The design of a scintillation system based on SiPMs integrated with gain correction functionality

Use of SiPM has been considered as an alternative to PMT, because of its compact size, low-operating voltage, non-sensitive to electromagnetic, low costs and so on. The main limitation for the use of SiPM is due to its small sensitive area compared to PMT that limits the light collection, and therefore the sensor energy resolution. In this article we studied the effect of increasing the number of SiPM by connecting them in parallel to increase the active detection area. This allowed us to compare the different energy resolution measurements. ¹³⁷Cs has been selected as reference to study the energy resolution for 662 keV gamma-rays. Another investigation was to compare the minimum detectable gamma energy under various SiPM configurations. It has been found that the use of 4 SiPM arrays can greatly improve the energy resolution up to 4% than only one SiPM array, meanwhile use of more than 2 SiPM arrays does not increase the energy resolution significantly.
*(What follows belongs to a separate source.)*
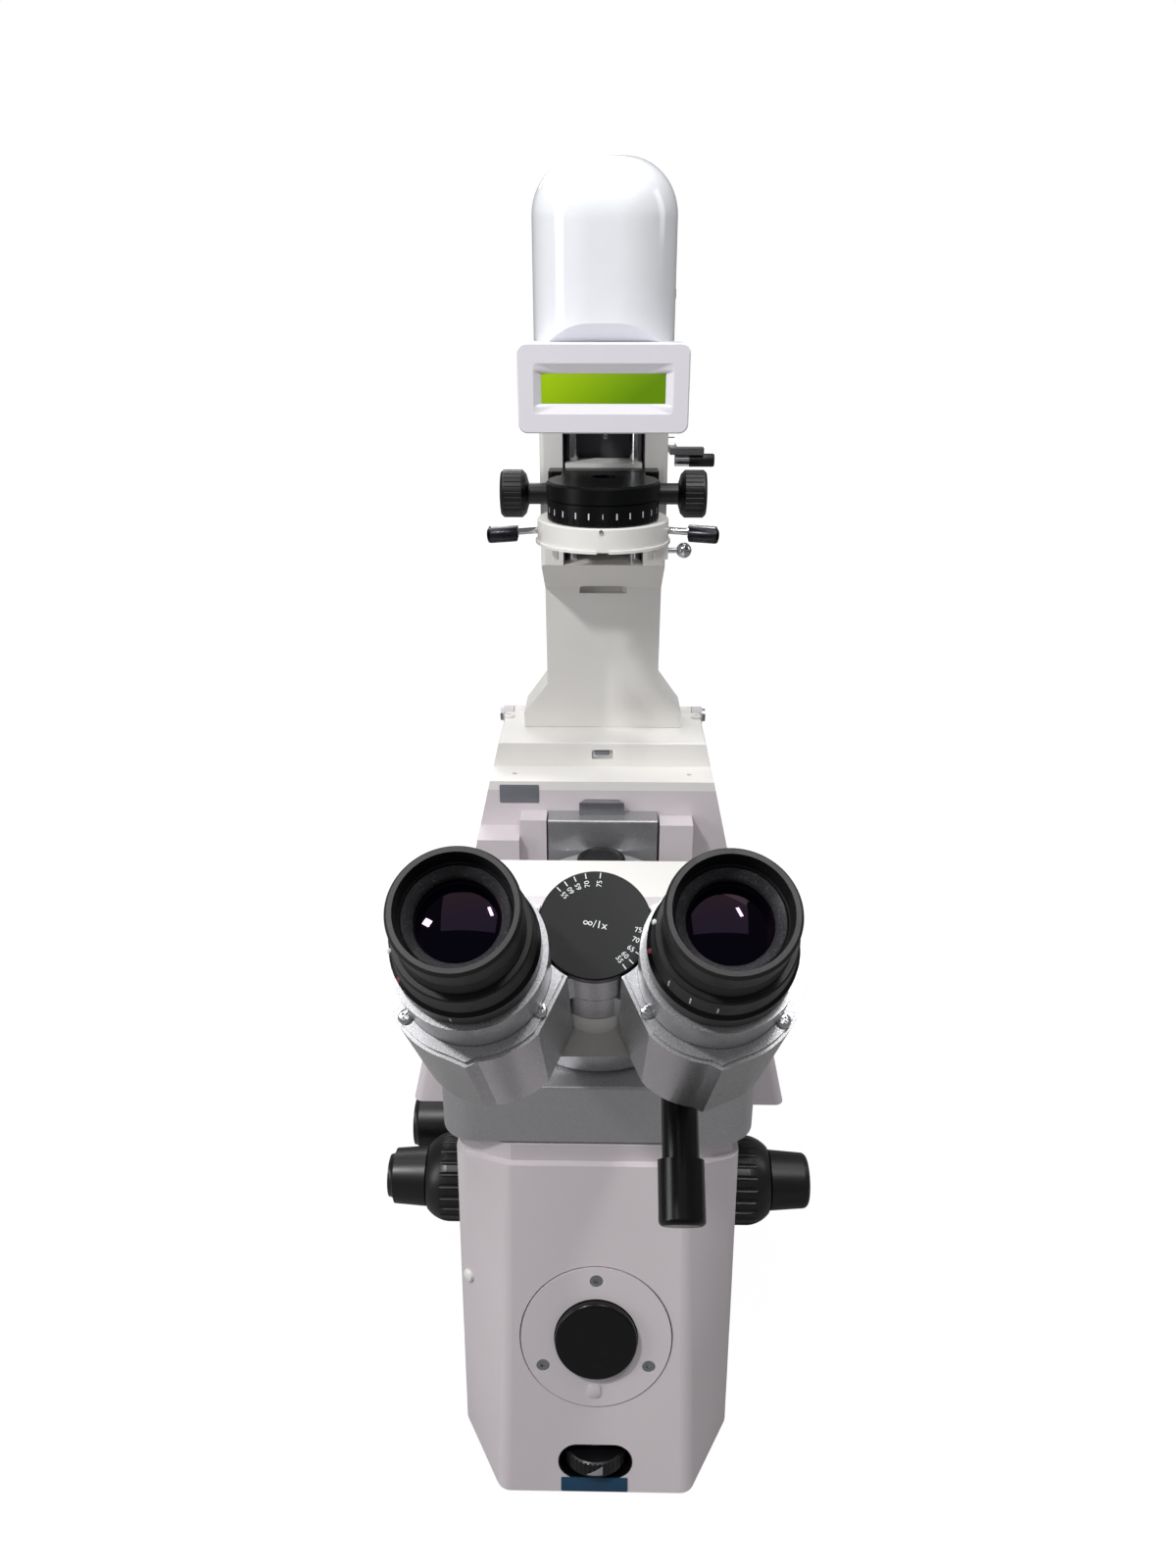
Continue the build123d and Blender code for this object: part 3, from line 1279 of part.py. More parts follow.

Thus we can conclude that for a large area of cylindrical scintillator (3 × 3 inches), the use of SiPMs are limited to a certain number or certai active area depending on the commercial SiPMs, and its cost should be less than traditional PMT for the cost-effective and compact size considerations. It is well known that the gain of SiPM varies with temperature. In this article, we also calibrated gain to guarantee the same position of photoelectric peak in response of different temperatures.